According to London-based analyst Omar Hassan: “the coronavirus will bankrupt more people than it kills.” This could even sound good at first while panicking: if forced to choose, the majority of people would choose bankruptcy over death, however, behind this tabloid thesis sentence there is a crisis and transformation of global economy of a scale we haven’t been seeing for long now, and this will, indeed, be painful for many.
Analysists have long agreed that the global supply chains have become irrational by today, as Forbes writer Kenneth Rapoza has put it: “Retail pharmacies in parts of Europe reported that they couldn’t get surgical masks because they’re all made in China. Can’t Albania make these things for you? Seems their labor costs are even lower than China’s, and they are closer.” And it’s all true. There are long-time-no-see youth unemployment rates in the southern parts of Europe, the social systems are massively swamped and productivity drops. Why do we still keep manufacturing everything in South-East Asia?
Coronavirus as an economic phenomenon – now, when the majority of Chinese industry is in “reduced mode” – will sure accelerate the drawing of such conclusions by making the (so far) theoretical threats and exposures experienceable and livable.
The finding of the quoted Forbes contributor is so accurate that the Chinese suppliers themselves have been outsourcing their manufacturing to less developed Asian countries with cheaper labor force for years, and owing to American economic measures, Mexico, where the American companies started to relocate their production capacities also appears to be one of the great winners of this trend.

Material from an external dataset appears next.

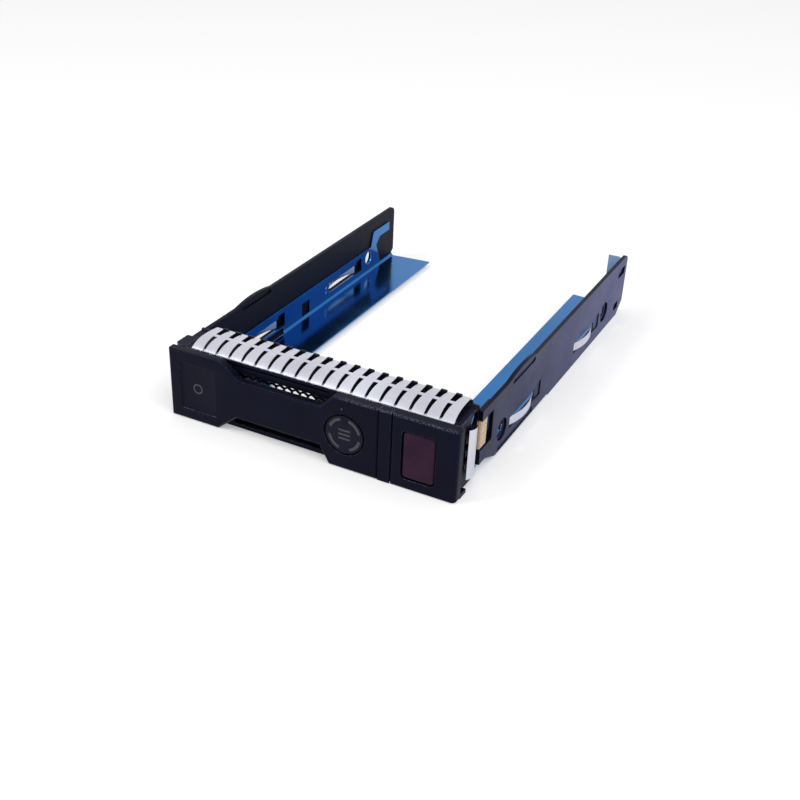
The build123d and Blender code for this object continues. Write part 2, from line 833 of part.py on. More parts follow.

To put it simply: the trends of the past thirty years where China was the main supplier of Western economic developments seem to be stalling. And it is safe to say in this context that the speed of globalization slows down, and it may even drop into reverse. The elements of the global economic space that have been more and more entwined in the past decades are now detaching from each other, and the different economic blocs may also return to our lives with military-political multipolarity, which will inevitably lead to the detachment of technological and financial standards, as well.
It was a reality in the pioneer era of the cell phone that one had to take three cell phones to a business trip from the United States to Europe through Japan owing to the different communication standards. Can this be our reality once again? We hope not, as our devices are already a size that will only fit into the front pocket of a dungaree soon.
How do the different elements of global economy detach from each other?
On March 13, German Economy Minister Peter Altmaier announced that he would prefer if German health care and pharmaceutical companies rebuilt their capacities in Germany and I quote: “minimizing one-sided dependencies in order to win back national sovereignty in sensitive areas is the right idea.”
Completely different directions have spinned off from the regulation of artificial intelligence, one of the most dominant technological-economic sector of the next decade in each continent: a centralized model of the observer state in China, innovation governed by megacorporations in the United States, while a somewhat democratized version kept under community control in Europe. We could also mention the pending 5g war, and the entirety of these makes it seem like the next decade won’t be about accelerating globalization but the establishment of more and more isolated economic-political-military blocs. Is this a problem? If we asked George Friedman about this, we wouldn’t have a nice day, for sure.
If we examine it from a cultural angle, I say it’s not a problem. Globalization is strangling diverse cultural circles, local cultures and markets, it banishes national communities and designates a monopolistic autocrat in every segment that slaughters the smaller ones, may it be about languages, traditions and identities, small enterprises or local produces and brands. Of course we cannot act as if globalization didn’t come with some very beneficial impacts, but I think we lose a lot more than we gain.
It’s not even worth talking about the breakdown of the unified global political space. The peacetime of the nineties where everyone from Beijing to Moscow, from Brussels to Washington more or less accepted the boundaries and institutions of the international system is long gone. The epidemic accelerates this breakdown perhaps the most.
And who could be the winner of the medium-term deglobalization? The above mentioned Mexico, Central and Eastern Europe, India or even the African countries and of course Europe itself and the United States. To forecast this, however, we would need a crystal ball. One thing is for sure: the time to review the globalist utopia has officially arrived.